Van Levy: Okay. And then finally, Richard, is this gas dry or will it require plants to process?
Richard Lane: It's dry. It's, you know, the Basin is best described as a dry gas basin which is very low liquids of any sort.
Van Levy: Okay. Great. Thanks.
Operator: [Caller instructions.] And we'll go next to Marshall Carver with Hibernia Southcoast Capital.
Marshall Carver: Yes, good morning. A quick question on....so the average well would be about $425,000, you know, for the number of wells that you're drilling this year and the budget? How much more expensive would the horizontal wells be? Would it be two or three times as expensive, just ballpark?
Harold Korell: You know, we haven't drilled one.
Marshall Carver: Right.
Harold Korell: So we don't know, and we don't know how long it would be, and you know, and I don't know what the ratio is in the Barnett, but there's probably a lot of history there that would tell the multiple.
Marshall Carver: Okay.
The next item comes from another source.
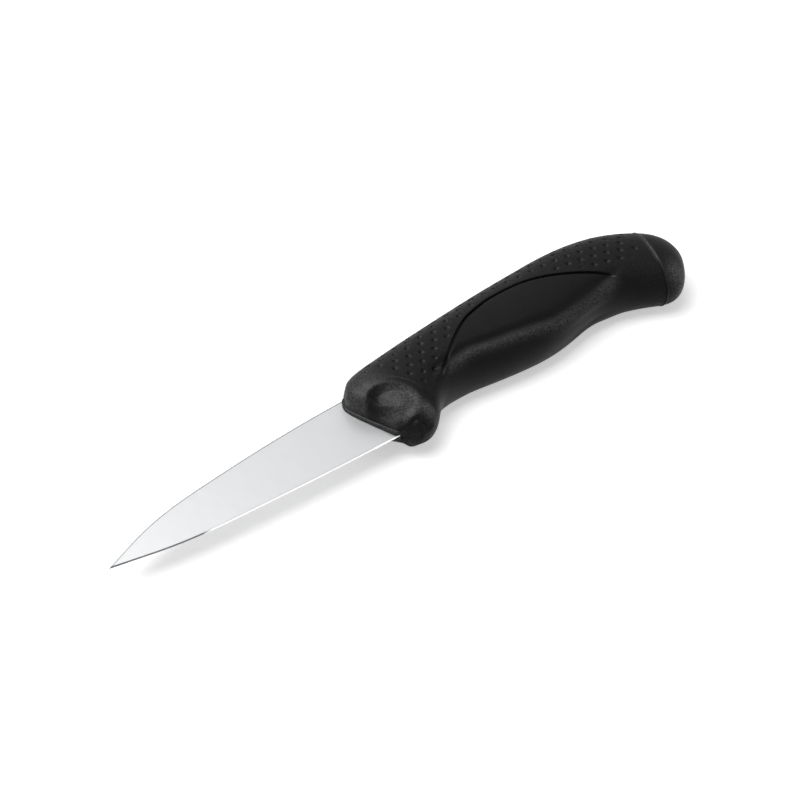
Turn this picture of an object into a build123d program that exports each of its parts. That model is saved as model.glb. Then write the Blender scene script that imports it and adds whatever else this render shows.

So we can use the....okay. That's helpful. Thank you.
Operator: [Caller instructions.] And we're standing by with no further questions. At this time, I'd like to turn the conference back over to Mr. Korell for any additional or closing remarks.
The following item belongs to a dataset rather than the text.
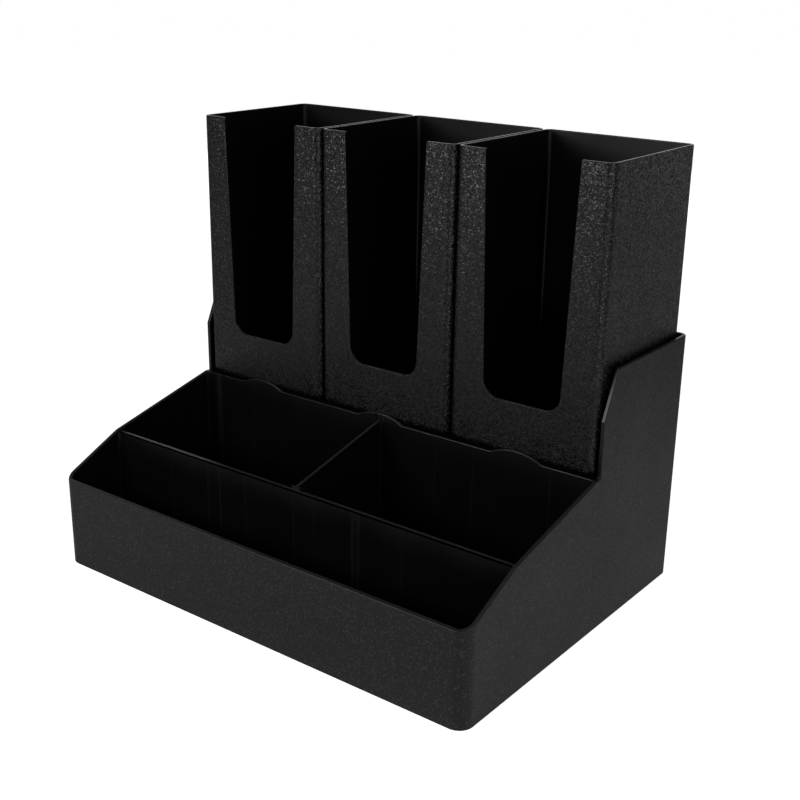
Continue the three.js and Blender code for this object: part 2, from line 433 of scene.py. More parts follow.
@dataclass(frozen=True)
class MouldedAbs:
    """Black ABS, injection moulded against a textured steel tool.

    To the eye it is a deep neutral black that only shows by its sheen: broken up by the grain on
    grained faces, quiet and even on smooth ones. Eased edges and wall tops are burnished smoother,
    and their colour is lifted by a painted highlight; a few crests carry painted glints.
    """

    name: str
    shade: str
    # The lighter colour: painted highlights on eased edges and wall tops, painted glints on a few crests,
    # and the drag hairlines.
    shade_painted_light_and_drag: str
    # Width of one pebble of the grain, drawn coarser than the real 0.6 mm so that it shows.
    pebble: float
    # How steeply the pebbles' tops lean, each its own way, as a slope.
    steepness: float
    # Height of the fine ripple that every moulded face has, grained or not.
    ripple: float
    roughness: float
    # Inside faces come off the tool's polished core, so they are glossier.
    roughness_inside: float
    # How much the roughness swings from pebble to pebble, and in slow drifts.
    roughness_spread: float
    roughness_drift: float
    # How strongly the few chosen crests are painted light, as glints.
    painted_glint: float
    # How strongly hairlines show that the tool's core drags up the inside walls.
    drag: float
    # Places along Y where a wall inside joins the outside and draws it in a little.
    sinks: tuple[float, ...] = ()
    sink_depth: float = 0.04 * MM
    sink_half_width: float = 1.8 * MM
    # How far apart the ripples, the drifts in the sheen and the hairlines are.
    ripple_width: float = 7 * MM
    drift_width: float = 45 * MM
    drag_width: float = 38 * MM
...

Harold Korell: Well, thanks to all of you for joining us today. This is a moment that we, internally here at Southwestern Energy, have been thinking about, and waiting for, for some time, to be able to share with you, so that I don't have to say I'm not going to respond to questions about where these New Ventures are.
I do want to remind you that the base program of the Company is working very well. We're continuing to be active in the drilling program at Overton. And then, things are on schedule there. The rest of the program in the Ranger Anticline is continuing to be actively drilling there. And so aside from the New Ventures activity here we're poised for a very successful year we believe.
And we, as you, will look forward to reporting results as they unfold on us here in the old, mature Arkoma Basin. And, again, thanks for joining us.